The Foundation for Alcohol Research (FARE), which is behind the End Alcohol Advertising in Sport campaign, has proposed what seems like a reasonable solution to the Fifield argument against ending free-to-air television’s addiction to alcohol advertising.

FARE has suggested a transitional Alcohol Sponsorship Replacement Fund to be plenished with proceeds of alcohol tax reform, including getting rid of the Wine Equalisation Tax (WET).

The WET discriminates in favour of wine producers at the expense of producers of beer and spirits, effectively enabling recipients of these rebates to produce cheaper plonk.

On the broader issue of finding alternative sponsorship, you can’t tell me that businesses with deep pockets can’t be found to replace existing sponsors. In the NRL, for example, the value of the most recent contract with Telstra for $6.5 million was more than four times greater than that of the largest alcohol sponsor, Carlton and United Breweries at $1.5 million.

Rugby League great Steve Ella, who sits on the FARE board and has devoted a lifetime to working in indigenous communities to alleviate harms caused by alcohol abuse, put the issue eloquently at last week’s End Alcohol Advertising in Sport launch.

“The game I love is awash with alcohol promotion. It has become increasingly difficult to know where the game ends and alcohol advertising begins,” he said.

The facts speak for themselves.

In a survey of alcohol advertising of the NRL and AFL grand finals based on a frequency analysis applied in both UK professional football and in Australia, the results are stark.

In the AFL grand final, there were 121 occurrences of alcohol marketing, including such categories as field advertising and commercial break advertising, or 0.7 occurrences a minute.

In the NRL, saturation alcohol advertising was more pronounced, with 3.3 occurrences a minute during children’s viewing hours.

In its exploitation of the exemption in the Commercial Television Code of Practice that allows alcohol advertisements alongside sport, the alcohol industry certainly can’t be accused of looking this gift horse in the mouth. Almost 50 per cent of all alcohol advertising is shown during live sporting events.

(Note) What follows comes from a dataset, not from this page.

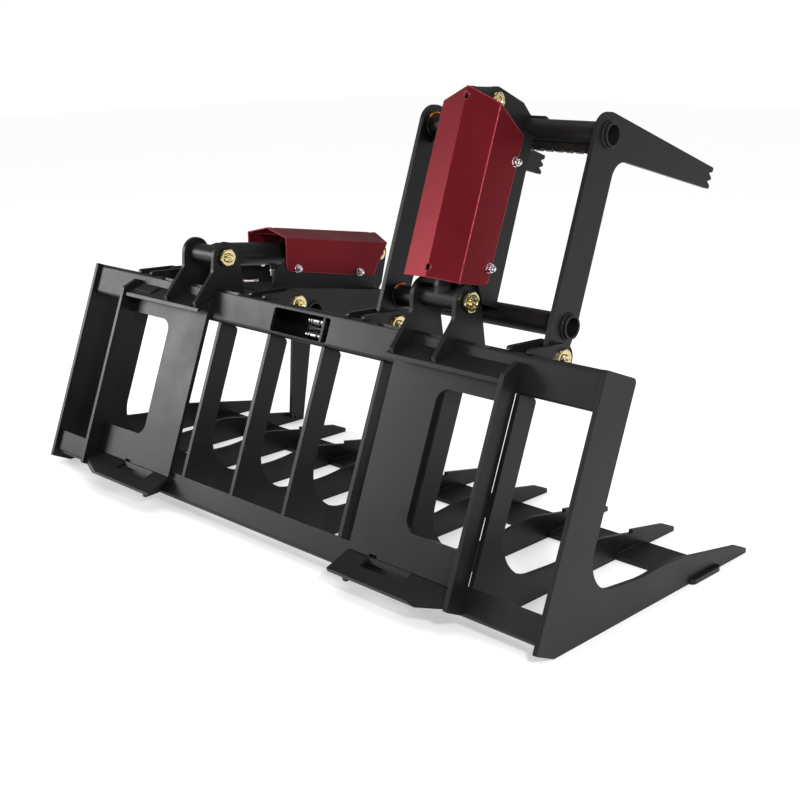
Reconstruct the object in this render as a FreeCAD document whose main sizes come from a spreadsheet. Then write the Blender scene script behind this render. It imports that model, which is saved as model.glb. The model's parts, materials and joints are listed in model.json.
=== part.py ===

Survey results of the impact of alcohol advertising on impressionable young people leaves no other conclusion than that alcohol advertising is effective.

“The more alcohol advertising young people are exposed to, the earlier they will begin, and the more they will consume if they already drink,” according to an Oxford Academic study.

Perhaps the most lethal aspect of alcohol advertising comes with its identification with sporting heroes themselves, who have become walking, talking billboards for alcohol products.

In the State of Origin rugby league contest between NSW and Queensland, players sport alcohol product logos as representatives of the VB Blues and XXXX Maroons. This is beer-drenched advertising at its worst.

In view of all this, it is hard to disagree with Rob Moodie when he says: “The kings of Australian sport – willingly or unwillingly – have become the ambassadors of booze.”